* begin DATA LISTING *

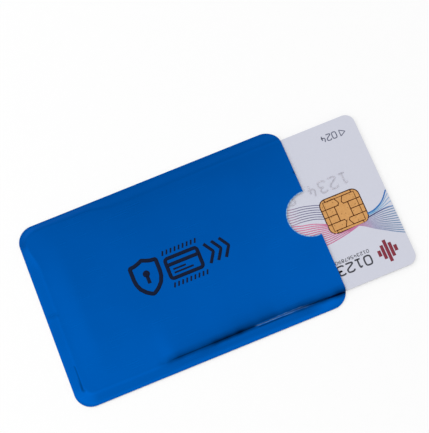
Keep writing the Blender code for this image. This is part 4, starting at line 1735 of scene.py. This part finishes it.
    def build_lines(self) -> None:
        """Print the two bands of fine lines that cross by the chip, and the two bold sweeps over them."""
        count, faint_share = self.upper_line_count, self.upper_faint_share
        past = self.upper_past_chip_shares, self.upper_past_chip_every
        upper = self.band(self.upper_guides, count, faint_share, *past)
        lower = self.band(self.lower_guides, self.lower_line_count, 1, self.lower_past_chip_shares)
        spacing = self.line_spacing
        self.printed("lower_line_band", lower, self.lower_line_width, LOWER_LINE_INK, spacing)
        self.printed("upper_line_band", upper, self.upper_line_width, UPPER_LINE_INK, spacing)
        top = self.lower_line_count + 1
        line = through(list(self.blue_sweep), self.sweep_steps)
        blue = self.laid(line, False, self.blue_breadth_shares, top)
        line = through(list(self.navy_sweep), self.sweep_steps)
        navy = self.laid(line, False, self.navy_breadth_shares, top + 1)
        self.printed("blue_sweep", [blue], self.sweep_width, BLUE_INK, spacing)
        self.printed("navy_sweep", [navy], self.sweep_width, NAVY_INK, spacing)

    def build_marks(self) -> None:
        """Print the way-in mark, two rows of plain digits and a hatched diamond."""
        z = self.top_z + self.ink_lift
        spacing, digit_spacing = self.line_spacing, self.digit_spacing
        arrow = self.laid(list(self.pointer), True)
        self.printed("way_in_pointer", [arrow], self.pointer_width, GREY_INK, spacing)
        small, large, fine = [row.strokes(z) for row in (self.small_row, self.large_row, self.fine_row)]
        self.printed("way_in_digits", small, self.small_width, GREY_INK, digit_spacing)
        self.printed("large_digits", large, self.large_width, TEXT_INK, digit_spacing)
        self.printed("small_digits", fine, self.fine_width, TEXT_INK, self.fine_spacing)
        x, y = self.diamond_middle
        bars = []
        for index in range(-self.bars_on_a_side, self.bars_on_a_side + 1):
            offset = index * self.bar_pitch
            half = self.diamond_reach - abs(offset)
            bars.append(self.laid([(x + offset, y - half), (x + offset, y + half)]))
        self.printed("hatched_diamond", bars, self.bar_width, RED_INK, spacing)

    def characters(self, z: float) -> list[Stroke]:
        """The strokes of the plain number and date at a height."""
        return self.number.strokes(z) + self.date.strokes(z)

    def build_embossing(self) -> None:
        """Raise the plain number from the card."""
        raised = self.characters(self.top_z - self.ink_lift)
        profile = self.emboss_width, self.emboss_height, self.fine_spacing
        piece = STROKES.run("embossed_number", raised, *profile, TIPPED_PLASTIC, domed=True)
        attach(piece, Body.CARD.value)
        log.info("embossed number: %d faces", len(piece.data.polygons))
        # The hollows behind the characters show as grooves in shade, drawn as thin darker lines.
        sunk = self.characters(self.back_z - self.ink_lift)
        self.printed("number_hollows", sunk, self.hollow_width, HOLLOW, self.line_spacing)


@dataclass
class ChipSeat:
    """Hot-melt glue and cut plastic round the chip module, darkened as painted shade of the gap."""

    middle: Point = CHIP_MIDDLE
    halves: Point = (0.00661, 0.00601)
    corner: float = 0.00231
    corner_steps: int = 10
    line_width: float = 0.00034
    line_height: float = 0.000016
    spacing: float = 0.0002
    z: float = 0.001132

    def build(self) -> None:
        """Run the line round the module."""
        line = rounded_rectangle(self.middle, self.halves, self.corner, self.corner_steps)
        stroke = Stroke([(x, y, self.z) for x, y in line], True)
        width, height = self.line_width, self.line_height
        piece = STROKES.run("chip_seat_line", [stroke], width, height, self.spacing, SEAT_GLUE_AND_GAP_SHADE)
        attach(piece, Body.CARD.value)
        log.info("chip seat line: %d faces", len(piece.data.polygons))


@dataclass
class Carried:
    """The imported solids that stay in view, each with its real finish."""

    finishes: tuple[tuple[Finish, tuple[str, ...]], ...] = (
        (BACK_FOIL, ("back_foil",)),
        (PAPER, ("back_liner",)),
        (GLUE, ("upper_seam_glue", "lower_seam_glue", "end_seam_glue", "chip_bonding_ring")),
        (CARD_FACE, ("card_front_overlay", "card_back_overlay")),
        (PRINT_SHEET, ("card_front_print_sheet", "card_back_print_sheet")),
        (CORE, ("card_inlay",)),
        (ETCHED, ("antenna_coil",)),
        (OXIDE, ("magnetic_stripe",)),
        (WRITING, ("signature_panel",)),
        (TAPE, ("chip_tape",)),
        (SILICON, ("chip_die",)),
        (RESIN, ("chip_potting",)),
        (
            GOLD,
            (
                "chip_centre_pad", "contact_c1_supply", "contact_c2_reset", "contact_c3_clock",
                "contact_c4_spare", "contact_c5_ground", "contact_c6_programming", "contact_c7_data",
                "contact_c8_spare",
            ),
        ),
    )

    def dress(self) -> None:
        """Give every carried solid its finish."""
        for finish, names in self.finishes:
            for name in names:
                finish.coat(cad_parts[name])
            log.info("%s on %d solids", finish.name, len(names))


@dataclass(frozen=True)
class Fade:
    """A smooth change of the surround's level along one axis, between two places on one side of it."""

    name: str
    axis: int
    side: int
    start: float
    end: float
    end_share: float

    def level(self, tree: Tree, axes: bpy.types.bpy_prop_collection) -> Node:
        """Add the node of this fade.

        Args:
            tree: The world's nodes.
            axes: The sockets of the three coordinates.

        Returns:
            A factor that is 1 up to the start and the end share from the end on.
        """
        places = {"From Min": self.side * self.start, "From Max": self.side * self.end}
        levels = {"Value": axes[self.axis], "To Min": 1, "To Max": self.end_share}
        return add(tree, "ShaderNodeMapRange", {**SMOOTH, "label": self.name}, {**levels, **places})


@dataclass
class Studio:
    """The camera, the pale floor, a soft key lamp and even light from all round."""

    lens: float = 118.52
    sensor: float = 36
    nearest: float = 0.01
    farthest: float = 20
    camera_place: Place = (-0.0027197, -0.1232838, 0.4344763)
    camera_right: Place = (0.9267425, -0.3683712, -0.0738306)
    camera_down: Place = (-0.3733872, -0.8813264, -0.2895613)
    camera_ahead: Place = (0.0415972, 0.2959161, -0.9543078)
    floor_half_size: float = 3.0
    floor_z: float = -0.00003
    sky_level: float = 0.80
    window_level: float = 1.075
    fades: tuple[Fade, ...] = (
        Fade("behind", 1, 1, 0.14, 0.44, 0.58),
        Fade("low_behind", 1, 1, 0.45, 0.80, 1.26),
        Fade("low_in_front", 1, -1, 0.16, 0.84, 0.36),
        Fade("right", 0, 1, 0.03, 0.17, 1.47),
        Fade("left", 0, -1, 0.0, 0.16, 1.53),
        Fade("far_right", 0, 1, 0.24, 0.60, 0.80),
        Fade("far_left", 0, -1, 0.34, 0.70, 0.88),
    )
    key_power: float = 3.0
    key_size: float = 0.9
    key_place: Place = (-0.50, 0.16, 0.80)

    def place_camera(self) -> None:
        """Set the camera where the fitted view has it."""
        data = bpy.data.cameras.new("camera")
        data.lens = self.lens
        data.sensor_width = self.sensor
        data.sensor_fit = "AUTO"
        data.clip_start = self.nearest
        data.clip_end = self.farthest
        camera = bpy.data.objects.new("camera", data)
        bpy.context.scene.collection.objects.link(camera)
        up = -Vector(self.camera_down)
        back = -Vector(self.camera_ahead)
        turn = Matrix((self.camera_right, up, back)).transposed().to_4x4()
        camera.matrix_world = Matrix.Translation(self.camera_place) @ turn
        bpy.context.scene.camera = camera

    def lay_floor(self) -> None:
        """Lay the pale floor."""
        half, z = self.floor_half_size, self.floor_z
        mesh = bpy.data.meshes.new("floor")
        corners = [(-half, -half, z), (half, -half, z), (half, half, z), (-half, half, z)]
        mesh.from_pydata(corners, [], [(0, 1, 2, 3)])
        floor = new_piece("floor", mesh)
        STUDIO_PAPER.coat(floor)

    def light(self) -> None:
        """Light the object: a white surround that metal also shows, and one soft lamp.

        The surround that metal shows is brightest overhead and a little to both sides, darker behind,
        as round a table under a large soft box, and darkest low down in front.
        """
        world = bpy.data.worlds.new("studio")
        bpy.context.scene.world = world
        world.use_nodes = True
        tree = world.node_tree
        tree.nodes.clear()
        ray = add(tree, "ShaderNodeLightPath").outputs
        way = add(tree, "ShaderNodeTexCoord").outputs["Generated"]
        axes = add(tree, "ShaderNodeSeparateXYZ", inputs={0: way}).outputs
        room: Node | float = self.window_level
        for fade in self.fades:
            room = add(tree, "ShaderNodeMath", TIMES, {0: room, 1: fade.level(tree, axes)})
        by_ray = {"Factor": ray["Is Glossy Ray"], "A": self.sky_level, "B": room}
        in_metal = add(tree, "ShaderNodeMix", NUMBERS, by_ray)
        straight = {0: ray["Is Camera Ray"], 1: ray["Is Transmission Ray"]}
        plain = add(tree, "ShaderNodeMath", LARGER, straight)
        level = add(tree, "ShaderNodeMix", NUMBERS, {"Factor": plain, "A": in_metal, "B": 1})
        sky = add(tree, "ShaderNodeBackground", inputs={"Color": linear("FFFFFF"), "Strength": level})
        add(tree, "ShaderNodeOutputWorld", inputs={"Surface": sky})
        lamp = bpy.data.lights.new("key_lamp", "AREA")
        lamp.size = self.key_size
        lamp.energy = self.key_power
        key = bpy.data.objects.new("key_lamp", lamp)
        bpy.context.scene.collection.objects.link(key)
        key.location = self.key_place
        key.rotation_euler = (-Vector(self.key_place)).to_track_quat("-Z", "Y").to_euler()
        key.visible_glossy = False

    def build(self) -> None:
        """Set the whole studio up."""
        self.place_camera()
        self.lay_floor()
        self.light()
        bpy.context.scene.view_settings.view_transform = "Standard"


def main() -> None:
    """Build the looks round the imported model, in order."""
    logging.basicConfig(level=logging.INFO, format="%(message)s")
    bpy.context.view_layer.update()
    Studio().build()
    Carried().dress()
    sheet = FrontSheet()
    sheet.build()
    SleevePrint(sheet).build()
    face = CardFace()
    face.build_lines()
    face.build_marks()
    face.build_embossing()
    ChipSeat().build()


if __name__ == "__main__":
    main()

* end DATA LISTING *
* begin DATA LISTING *

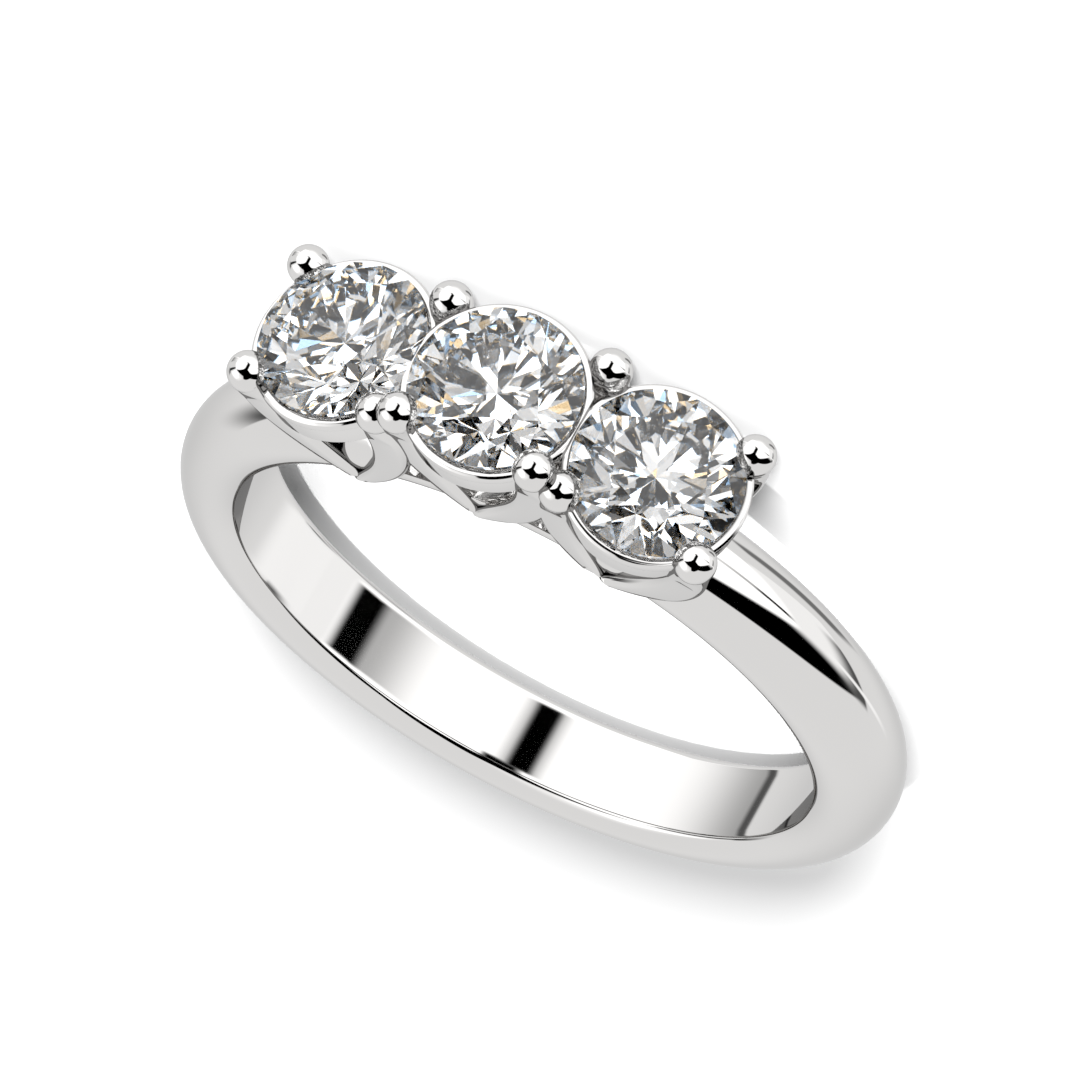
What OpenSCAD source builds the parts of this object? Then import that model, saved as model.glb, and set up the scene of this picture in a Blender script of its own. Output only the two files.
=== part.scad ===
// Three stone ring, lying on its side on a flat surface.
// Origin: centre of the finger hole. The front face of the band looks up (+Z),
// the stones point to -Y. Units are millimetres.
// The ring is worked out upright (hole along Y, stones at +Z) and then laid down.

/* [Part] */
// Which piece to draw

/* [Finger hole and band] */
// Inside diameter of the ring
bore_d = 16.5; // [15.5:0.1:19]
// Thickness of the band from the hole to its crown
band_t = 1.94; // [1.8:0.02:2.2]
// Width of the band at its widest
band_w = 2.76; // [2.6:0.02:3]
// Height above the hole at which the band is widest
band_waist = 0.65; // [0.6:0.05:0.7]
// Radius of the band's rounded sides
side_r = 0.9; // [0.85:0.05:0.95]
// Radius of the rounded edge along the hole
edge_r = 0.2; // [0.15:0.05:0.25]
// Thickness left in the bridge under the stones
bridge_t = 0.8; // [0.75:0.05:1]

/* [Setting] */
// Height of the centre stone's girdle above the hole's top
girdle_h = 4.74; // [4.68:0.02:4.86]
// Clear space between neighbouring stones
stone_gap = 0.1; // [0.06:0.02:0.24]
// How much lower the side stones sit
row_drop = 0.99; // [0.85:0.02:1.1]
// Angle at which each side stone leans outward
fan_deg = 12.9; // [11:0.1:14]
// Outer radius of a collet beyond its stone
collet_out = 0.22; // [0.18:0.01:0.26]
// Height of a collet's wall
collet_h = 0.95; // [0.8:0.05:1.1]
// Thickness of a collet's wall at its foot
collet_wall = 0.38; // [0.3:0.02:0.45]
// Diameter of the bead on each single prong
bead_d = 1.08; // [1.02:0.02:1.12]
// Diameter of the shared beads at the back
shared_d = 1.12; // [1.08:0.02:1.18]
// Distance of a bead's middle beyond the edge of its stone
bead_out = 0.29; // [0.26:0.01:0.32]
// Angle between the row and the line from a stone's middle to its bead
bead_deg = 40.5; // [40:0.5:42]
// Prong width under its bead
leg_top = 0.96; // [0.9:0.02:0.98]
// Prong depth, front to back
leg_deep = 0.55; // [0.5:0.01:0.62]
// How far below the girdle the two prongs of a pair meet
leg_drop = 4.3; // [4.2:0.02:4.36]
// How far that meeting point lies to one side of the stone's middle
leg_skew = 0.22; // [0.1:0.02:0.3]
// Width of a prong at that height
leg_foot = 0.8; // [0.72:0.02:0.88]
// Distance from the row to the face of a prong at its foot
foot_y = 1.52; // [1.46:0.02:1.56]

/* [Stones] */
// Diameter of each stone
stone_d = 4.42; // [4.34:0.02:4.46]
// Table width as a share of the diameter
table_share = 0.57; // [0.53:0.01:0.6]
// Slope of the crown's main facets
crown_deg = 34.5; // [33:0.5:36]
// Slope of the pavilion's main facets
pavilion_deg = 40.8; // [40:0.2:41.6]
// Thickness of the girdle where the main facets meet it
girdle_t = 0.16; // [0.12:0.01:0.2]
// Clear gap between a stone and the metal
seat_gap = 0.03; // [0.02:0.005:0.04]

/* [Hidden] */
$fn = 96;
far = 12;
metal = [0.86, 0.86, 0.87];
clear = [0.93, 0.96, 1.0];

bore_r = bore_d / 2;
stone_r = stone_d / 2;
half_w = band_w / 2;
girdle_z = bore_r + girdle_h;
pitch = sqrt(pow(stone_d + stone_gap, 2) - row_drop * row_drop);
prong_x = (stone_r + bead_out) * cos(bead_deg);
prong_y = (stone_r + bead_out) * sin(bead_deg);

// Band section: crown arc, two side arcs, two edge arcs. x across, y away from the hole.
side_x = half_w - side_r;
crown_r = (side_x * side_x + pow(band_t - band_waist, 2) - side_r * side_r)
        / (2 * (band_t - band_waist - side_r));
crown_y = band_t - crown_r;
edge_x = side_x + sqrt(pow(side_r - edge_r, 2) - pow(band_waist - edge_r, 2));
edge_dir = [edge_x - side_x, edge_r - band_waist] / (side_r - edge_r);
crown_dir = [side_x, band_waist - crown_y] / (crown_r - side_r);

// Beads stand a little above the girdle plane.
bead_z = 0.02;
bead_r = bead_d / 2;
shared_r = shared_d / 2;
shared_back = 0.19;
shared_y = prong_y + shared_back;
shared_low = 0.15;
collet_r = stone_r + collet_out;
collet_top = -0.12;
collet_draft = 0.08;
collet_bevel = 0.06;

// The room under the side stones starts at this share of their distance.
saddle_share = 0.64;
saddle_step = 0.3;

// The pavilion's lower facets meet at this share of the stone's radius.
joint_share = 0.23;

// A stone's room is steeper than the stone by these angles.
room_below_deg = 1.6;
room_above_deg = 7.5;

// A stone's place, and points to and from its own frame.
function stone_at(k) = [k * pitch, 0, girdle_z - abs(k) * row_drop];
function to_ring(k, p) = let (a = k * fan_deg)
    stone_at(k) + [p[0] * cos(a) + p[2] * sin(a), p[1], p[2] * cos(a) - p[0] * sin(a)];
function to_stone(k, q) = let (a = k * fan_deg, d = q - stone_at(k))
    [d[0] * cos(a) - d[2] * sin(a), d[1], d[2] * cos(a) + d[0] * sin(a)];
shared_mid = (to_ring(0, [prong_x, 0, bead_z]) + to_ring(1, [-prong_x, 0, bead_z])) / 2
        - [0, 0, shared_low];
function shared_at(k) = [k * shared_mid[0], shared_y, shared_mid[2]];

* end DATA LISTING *
* begin DATA LISTING *

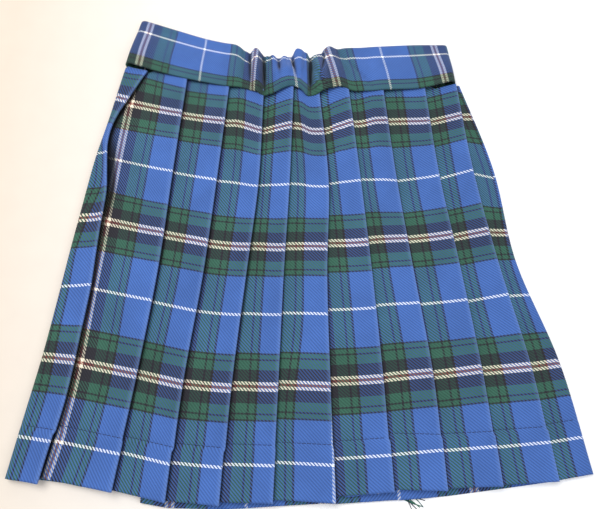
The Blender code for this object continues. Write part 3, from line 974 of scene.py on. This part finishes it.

* end DATA LISTING *

● AIM
Search the data for the string "context" and copy each line where it appears.

● RESPONSE
        bpy.context.scene.collection.objects.link(camera)
        bpy.context.scene.camera = camera
        bpy.context.scene.world = world
        bpy.context.scene.collection.objects.link(key)
        bpy.context.scene.view_settings.view_transform = "Standard"
    bpy.context.view_layer.update()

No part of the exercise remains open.